In a linear light camera, that couldn't possibly work. If we place our 18% grey card at 50%, then open up a stop – if things operate linearly – then we have only one stop of overexposure space above middle grey. That's why things don't operate linearly. Our eyes are (approximately) logarithmic so that when we open up a stop, the image looks brighter; when we open up another stop, it looks brighter again, by a similar amount. What's actually happened is that the light level has doubled twice, but it looks like a regular increase in fixed steps to us.

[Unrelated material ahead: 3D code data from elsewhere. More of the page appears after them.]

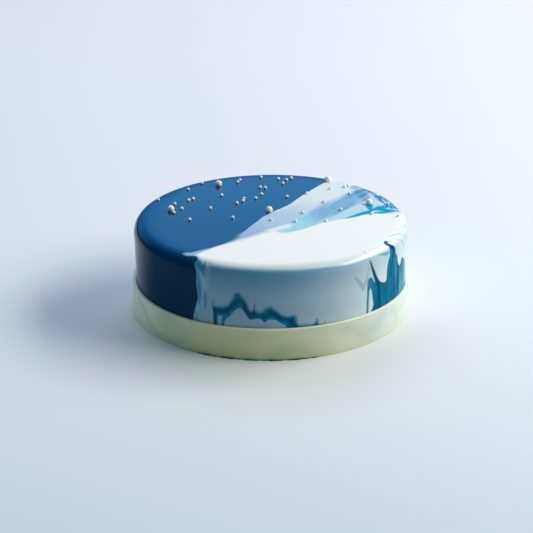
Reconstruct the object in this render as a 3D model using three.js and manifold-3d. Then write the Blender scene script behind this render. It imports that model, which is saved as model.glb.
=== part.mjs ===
// Entremet cake: a round mousse cake under mirror glaze, with sugar pearls on top
// and a thin white chocolate band round its foot. Millimetres, +Z up.
// The origin is the centre of the band's foot, on the plane that the cake stands on.
import * as THREE from 'three';
import { mergeVertices } from 'three/addons/utils/BufferGeometryUtils.js';
import Module from 'manifold-3d';

const wasm = await Module();
wasm.setup();

// Driving dimensions
const cakeRadius = 90;
const cakeHeight = 61.8;
const shoulderRadius = 8;
const footRadius = 88.6;
const bandHeight = 21;
const bandThickness = 1.5;
const bandEdgeRadius = 0.5;
const bandClearance = 0.35;
const cakeOffset = 0.5;
const smallPearlRadius = 1.15;
const bigPearlRadius = 2.3;
const pearlSink = 0.25;

// Fineness of the facets
const turnSegments = 96;
const shoulderSteps = 7;
const edgeSteps = 2;

// The flat top ends where the rounded shoulder starts
const flatRadius = cakeRadius - shoulderRadius;
const shoulderHeight = cakeHeight - shoulderRadius;

// Pearl places on the top, as x and y from the cake's axis
const bigPearls = [[-35.5, 61.5], [-66, 12.5], [-1, 9.5], [39.5, 69], [65.5, 23]];
const pearlsLeft = [
  [-75.5, 32.5], [-56, 52.5], [-47, 65], [-52, 34], [-55, 31], [-64, 24],
  [-59, 15], [-64, 7.5], [-53, -6], [-40, 15.5], [-33, 40.5],
];
const pearlsMiddle = [
  [-21, 71], [-22.5, 67], [-6.5, 76.5], [-7, 56], [-3.5, 55], [-6, 42],
  [-10, 34.5], [-18, 33.5], [-18.5, 29], [-22.5, 25], [-25, -2.5], [0, -7],
];
const pearlsBack = [
  [5.5, 73], [11, 71], [14.5, 74.5], [8.5, 63.5], [11, 37], [40.5, 53],
  [24.5, 43.5], [50.5, 56.5], [53, 58.5], [53.5, 42.5], [35.5, 26.5],
];
const pearlsRight = [
  [21, 6], [16, -10], [46.5, 11.5], [36, -9.5], [66.5, 3.5],
  [72, 38.5], [78, 22], [83.5, -0.5], [74, -45],
];
const smallPearls = [...pearlsLeft, ...pearlsMiddle, ...pearlsBack, ...pearlsRight];

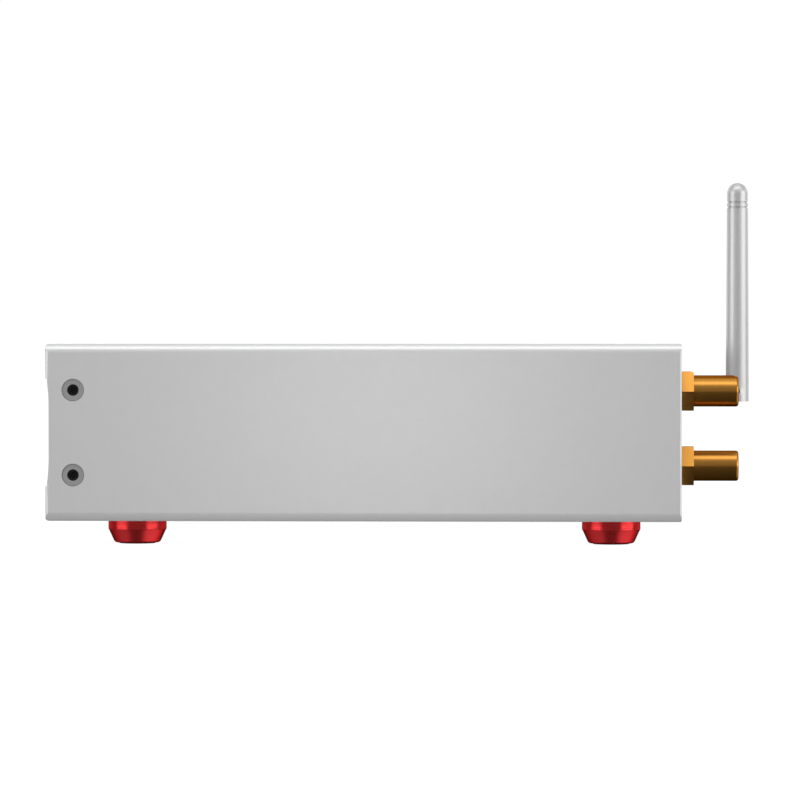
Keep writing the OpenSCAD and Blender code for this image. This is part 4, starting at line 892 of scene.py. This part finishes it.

Because of that, what we actually do is store (something like) the base-2 logarithm of the linear signal or, in simpler terms, use the same amount of digital code values to store each doubling of the light level. For lots of information on this, look back at this piece on brightness encoding. If we did that literally, the waveform would be quite useful: if something appeared on a waveform at 50% and we opened up a stop, it might then appear at 60%. Open up another stop and it might appear at 70%. And yes, that is sort of roughly, approximately, how some modern cameras work sometimes. With a bit of tweaking, usually, in general. Often. Mostly.
What breaks this relationship, at least slightly, is that different manufacturers like to tweak their cameras to look pretty. Once a colourist becomes involved and a monitor is being used to view a picture that's been creatively tweaked, all bets are off, and this is why different manufacturers refer to Log C (Arri), SLog (Sony), Vlog (Panasonic) and many others. So, are a waveform and a lens's f-stop related? Sort of. It works to a degree if the waveform is showing a log signal and especially if a setup is tested thoroughly at camera checkout. If LUTs are being used, or if we're monitoring any signal intended for viewing, such as one prepared for a Rec.709 display, great caution is required, as the relationship between stops and waveform percentages will be very strange.